Starting at the top of the entries below, set down each line exactly as written, and stop after the line containing "a light shade.".

● **Rows**:
★ ★ ★

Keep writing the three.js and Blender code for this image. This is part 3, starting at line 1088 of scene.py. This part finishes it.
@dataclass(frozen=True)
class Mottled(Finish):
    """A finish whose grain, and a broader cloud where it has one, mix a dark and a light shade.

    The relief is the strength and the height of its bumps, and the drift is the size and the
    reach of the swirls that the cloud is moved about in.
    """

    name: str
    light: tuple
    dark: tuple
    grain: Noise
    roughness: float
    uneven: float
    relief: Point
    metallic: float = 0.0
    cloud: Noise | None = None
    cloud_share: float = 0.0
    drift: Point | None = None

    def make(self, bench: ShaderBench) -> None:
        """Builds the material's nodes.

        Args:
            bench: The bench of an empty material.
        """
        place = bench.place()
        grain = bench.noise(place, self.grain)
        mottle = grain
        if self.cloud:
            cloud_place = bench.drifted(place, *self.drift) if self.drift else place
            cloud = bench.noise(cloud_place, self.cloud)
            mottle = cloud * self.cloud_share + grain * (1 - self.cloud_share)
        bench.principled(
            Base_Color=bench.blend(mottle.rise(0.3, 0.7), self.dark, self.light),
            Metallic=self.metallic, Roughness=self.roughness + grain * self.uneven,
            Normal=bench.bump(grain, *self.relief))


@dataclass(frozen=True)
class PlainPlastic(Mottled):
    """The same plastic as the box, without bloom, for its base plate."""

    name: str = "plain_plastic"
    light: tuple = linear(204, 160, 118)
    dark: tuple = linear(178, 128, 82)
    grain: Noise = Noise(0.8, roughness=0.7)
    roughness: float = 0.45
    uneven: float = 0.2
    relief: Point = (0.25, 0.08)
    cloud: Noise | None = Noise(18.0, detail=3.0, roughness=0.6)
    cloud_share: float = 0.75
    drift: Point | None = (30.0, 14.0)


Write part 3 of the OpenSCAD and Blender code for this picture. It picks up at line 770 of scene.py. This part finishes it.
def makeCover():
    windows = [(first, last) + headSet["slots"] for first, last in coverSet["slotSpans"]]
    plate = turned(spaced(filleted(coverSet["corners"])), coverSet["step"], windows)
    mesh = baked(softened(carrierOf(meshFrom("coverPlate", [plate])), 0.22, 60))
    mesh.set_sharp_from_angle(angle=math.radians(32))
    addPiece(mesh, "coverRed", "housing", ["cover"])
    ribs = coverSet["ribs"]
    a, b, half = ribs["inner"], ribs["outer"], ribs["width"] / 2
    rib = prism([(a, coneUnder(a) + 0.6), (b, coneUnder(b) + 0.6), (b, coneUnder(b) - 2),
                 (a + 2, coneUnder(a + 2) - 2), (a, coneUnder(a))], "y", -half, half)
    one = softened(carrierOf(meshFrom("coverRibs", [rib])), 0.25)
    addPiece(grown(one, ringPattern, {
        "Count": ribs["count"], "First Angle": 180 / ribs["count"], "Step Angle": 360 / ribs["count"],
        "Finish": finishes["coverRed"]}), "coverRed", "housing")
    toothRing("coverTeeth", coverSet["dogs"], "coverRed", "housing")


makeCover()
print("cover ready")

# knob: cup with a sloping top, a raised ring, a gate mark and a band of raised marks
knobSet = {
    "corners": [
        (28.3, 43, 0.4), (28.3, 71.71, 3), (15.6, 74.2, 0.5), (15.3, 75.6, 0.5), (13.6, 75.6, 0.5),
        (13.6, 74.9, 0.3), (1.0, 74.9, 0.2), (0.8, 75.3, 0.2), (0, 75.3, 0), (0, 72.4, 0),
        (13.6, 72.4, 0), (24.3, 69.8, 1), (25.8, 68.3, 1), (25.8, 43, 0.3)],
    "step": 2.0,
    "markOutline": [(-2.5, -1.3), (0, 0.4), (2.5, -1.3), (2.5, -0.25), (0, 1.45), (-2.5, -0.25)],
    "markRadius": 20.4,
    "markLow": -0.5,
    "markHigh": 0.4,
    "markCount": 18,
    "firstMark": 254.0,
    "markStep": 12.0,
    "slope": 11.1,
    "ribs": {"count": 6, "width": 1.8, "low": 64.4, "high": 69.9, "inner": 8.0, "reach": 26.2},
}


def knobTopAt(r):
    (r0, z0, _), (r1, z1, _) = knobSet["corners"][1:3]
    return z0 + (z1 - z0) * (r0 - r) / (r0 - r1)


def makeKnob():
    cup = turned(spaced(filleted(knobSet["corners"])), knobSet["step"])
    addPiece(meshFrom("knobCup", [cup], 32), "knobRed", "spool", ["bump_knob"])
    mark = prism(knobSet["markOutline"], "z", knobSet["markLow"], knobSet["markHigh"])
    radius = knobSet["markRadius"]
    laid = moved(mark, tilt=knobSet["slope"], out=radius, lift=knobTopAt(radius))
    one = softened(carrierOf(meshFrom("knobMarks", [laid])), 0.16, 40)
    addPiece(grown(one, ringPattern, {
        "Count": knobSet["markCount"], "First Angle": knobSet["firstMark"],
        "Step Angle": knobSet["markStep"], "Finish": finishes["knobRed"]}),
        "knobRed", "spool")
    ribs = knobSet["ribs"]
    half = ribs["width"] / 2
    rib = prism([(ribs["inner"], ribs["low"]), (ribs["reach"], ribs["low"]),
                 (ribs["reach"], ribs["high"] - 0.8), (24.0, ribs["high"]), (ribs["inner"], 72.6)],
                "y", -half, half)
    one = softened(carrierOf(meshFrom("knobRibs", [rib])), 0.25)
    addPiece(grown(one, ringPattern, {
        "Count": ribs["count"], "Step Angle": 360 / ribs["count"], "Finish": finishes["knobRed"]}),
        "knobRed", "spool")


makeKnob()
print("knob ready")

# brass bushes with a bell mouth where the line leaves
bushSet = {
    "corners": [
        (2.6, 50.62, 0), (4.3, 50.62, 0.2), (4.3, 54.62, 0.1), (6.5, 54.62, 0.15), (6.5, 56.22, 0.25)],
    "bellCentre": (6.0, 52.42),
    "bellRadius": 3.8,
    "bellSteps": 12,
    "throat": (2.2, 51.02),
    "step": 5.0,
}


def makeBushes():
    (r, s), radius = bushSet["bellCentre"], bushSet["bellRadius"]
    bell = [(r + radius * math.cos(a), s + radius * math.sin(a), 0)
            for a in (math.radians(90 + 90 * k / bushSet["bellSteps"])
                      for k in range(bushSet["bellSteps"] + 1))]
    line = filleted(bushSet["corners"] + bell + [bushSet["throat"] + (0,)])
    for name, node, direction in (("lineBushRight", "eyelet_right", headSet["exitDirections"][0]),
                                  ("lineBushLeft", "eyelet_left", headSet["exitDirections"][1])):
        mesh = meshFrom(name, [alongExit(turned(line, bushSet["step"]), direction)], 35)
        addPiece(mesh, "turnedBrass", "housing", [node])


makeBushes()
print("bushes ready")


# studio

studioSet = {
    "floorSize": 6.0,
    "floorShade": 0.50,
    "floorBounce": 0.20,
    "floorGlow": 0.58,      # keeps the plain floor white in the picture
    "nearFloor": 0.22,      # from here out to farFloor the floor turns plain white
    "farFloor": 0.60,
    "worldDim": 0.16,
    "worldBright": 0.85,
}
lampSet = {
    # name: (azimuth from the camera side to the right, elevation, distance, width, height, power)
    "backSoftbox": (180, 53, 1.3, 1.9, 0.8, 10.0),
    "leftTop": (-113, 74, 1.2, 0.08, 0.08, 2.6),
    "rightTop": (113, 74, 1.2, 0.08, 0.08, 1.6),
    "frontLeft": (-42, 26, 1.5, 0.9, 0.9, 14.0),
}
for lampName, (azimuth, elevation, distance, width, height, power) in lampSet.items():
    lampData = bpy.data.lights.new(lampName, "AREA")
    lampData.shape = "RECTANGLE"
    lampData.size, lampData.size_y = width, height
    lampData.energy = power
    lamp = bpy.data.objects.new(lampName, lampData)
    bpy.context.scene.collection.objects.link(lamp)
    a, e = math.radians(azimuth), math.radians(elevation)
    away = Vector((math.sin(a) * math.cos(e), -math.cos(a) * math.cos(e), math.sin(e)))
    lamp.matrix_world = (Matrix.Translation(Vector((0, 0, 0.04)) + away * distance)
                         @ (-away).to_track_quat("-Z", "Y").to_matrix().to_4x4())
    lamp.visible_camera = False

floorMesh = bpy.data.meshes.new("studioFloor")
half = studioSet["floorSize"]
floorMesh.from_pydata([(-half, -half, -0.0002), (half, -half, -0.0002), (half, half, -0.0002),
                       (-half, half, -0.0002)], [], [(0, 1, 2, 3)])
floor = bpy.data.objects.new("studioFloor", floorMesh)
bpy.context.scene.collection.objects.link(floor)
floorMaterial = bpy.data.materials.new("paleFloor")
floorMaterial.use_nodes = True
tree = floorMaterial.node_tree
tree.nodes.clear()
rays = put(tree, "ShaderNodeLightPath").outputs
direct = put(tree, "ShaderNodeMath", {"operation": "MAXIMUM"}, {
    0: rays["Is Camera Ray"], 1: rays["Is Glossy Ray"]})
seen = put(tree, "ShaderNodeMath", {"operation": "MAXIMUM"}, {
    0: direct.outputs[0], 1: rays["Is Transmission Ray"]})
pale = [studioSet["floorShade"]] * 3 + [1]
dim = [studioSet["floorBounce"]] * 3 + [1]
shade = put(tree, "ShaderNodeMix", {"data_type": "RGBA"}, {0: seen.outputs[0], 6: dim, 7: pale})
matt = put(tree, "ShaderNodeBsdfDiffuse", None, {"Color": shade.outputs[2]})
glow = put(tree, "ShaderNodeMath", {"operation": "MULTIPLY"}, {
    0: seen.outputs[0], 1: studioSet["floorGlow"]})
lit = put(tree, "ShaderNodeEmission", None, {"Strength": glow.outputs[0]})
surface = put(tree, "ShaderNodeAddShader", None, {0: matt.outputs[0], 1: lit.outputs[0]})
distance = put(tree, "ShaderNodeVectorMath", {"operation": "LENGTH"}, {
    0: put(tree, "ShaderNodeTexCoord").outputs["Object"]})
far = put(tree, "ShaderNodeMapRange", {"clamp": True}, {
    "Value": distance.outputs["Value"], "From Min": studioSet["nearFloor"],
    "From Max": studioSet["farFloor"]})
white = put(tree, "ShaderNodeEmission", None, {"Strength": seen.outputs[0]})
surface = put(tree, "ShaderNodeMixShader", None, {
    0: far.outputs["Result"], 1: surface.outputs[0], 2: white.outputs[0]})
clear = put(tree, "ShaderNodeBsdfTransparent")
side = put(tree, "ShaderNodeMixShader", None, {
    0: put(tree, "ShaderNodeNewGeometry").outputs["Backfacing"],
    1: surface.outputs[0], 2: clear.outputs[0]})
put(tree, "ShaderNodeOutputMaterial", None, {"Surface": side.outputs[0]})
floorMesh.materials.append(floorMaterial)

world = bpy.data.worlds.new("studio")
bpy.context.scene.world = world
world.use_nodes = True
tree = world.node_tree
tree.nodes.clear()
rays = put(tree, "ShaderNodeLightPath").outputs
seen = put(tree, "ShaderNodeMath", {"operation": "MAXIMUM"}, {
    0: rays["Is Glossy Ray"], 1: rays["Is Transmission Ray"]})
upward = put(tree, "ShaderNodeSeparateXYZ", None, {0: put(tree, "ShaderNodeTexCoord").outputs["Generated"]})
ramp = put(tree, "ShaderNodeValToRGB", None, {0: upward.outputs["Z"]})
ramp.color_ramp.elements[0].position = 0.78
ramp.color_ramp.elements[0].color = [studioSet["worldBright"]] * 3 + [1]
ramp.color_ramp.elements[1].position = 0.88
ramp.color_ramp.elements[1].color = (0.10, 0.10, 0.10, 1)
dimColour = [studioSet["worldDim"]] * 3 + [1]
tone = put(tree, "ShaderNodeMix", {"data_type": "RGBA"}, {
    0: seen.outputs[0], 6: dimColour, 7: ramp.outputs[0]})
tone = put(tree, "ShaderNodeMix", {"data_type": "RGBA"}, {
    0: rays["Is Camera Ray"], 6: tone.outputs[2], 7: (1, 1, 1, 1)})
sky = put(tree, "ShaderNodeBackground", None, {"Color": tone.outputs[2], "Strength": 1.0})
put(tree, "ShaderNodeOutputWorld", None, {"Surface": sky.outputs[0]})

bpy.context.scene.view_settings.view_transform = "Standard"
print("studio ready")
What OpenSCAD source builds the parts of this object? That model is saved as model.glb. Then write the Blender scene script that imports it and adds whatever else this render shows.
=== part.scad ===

★ ★ ★

● **Result of this exercise**:
Keep writing the three.js and Blender code for this image. This is part 3, starting at line 1088 of scene.py. This part finishes it.
@dataclass(frozen=True)
class Mottled(Finish):
    """A finish whose grain, and a broader cloud where it has one, mix a dark and a light shade.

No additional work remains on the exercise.